2. Classify workloads by compute pattern.

Separate steady-state from burst. Identify data-heavy workloads paying significant egress. Flag workloads tied to managed services that create provider dependency versus those running on portable infrastructure.

3. Map each workload to its best-fit environment.

For each workload, evaluate hyperscaler, alternative cloud, and dedicated infrastructure options. Consider not just the compute cost but also egress, support, migration effort, and operational complexity.

4. Calculate true TCO with a 3-year horizon.

Cloud pricing changes. Reserved instances expire. Egress grows with data volume. Model costs over three years, including hidden charges: support tiers, data transfer, compliance tooling, and engineering hours spent on provider-specific integrations.

5. Execute in phases, not all at once.

Start with workloads where the cost-performance gap is widest. Prove the model. Build internal confidence. Migration acceleration works best when early wins fund later phases.

The real cloud repatriation strategy is placement, not provider

Cloud repatriation signals maturity, not failure.

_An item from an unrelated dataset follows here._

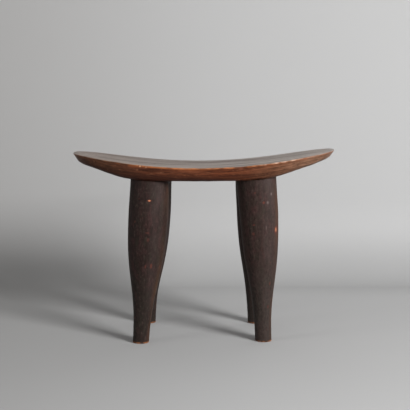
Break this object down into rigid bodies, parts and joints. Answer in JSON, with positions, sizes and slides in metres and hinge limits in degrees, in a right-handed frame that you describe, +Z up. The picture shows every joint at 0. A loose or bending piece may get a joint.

It means organizations now have enough operational data to make informed infrastructure decisions, something that was impossible during the first wave of cloud adoption.

The companies that win over the next five years will not be "cloud-first" or "cloud-exit." They will be workload-first. Every workload is placed where it performs best and costs least.

Every provider justified by business outcomes, not by default.

As Gartner projects that roughly half of all cloud compute will serve AI workloads by 2029, placement decisions will only grow in importance. AI inference at the edge, training in the core, data gravity pulling compute toward storage, each pattern demands a different infrastructure answer.

The question has changed. It is no longer "which cloud provider?" It is "where does this workload belong?"

Organizations that answer it workload by workload will spend less, perform better, and avoid the lock-in that made repatriation necessary in the first place.